During that meeting Boyd introduced Rick to one of his wheel designers and over the next couple of months they designed Rick’s first set of wheels. A machine shop made the wheels and the center hubs out of aircraft 6061T6 aluminum. Rick bolted it all together with a custom-made rim band and put it on his race bike. A few weeks later Rick debuted his motorcycle at the local racetrack. People were looking and asking him who’s wheels are those? Rick told them that they were his design, and the very next question was “Can we buy a set?”
That was the start of a new business. Rick owned an auto body shop at the time called RC Acrylics. Which stood for Rick’s Custom Acrylics. You can see how easy the move was to put in the word Components after RC so in 1989, RC Components was officially born.
Rick felt his passion for drag racing and motorcycles was why RC Components grew in the drag racing world, but he saw another problem rising. Street riders were putting these race wheels on their street bikes. He told everyone that they’re not strong enough for the potholes of the roads but he would start designing a stronger wheel that would take the abuse of the street.

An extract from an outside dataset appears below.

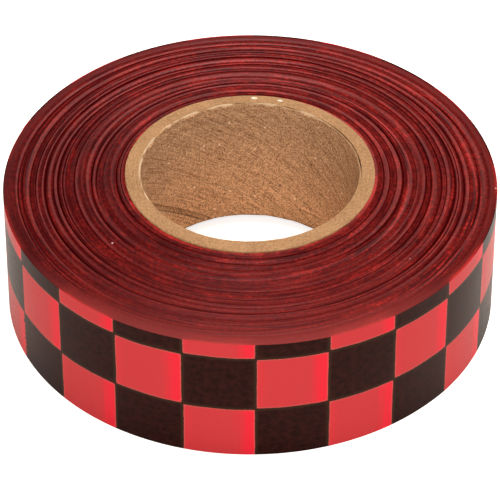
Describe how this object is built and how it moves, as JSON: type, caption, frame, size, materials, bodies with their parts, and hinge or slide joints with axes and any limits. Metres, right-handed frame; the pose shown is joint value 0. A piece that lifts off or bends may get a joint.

Rick bought a 1991 Softail and designed a set of wheels to fit that bike. He sent 2 wheels out for testing and put another set on his bike so he could put the wheels through rigorous testing.
The physical testing and the real street testing proved no match for what he had designed.
In February 1992, Rick showed up at the famous Motorcycle Trade Show in Cincinnati to set up a display in a 10 x 10 Booth. Talking to intrigued customers and actually taking orders was just an unbelievable feeling for Rick that weekend. He realized at that show that he actually designed and produced the first ever Billet Aluminum Wheel designed for Harley-Davidson Street Bike.
RC Components had set a name for itself in the Street world too; and Rick left there driving back to California with the biggest high of my life.
Over the next few years RC Components became the 1st ever to build their own brake rotors to match their wheels, and then did the same for their pulleys. During the Chopper days Rick designed a brake rotor to be a part of the pulley to leave the other side of the wheel nice & clean.
Rick continued to expect his RC Comp team to push the design envelope by doing their best.
“It’s been a dream come true to actually make a living doing what I love and I’ve been very blessed with the 32 years that RC Comp‘s existed.”
Starting RC Comp in his home with a 3-car garage and back bedroom as his office in Sylmar CA to moving RC Comp to a 5,000 sq ft building in Bowling Green KY in 1993. And over several more add-ons, RC Comp sits at 56,000 sq ft today.
When asked what it means to him to be inducted into the Sturgis Motorcycle Museum Hall of Fame, Rick said, “I’m honored to say the least to now have my name up with such legendary Icons of this industry.”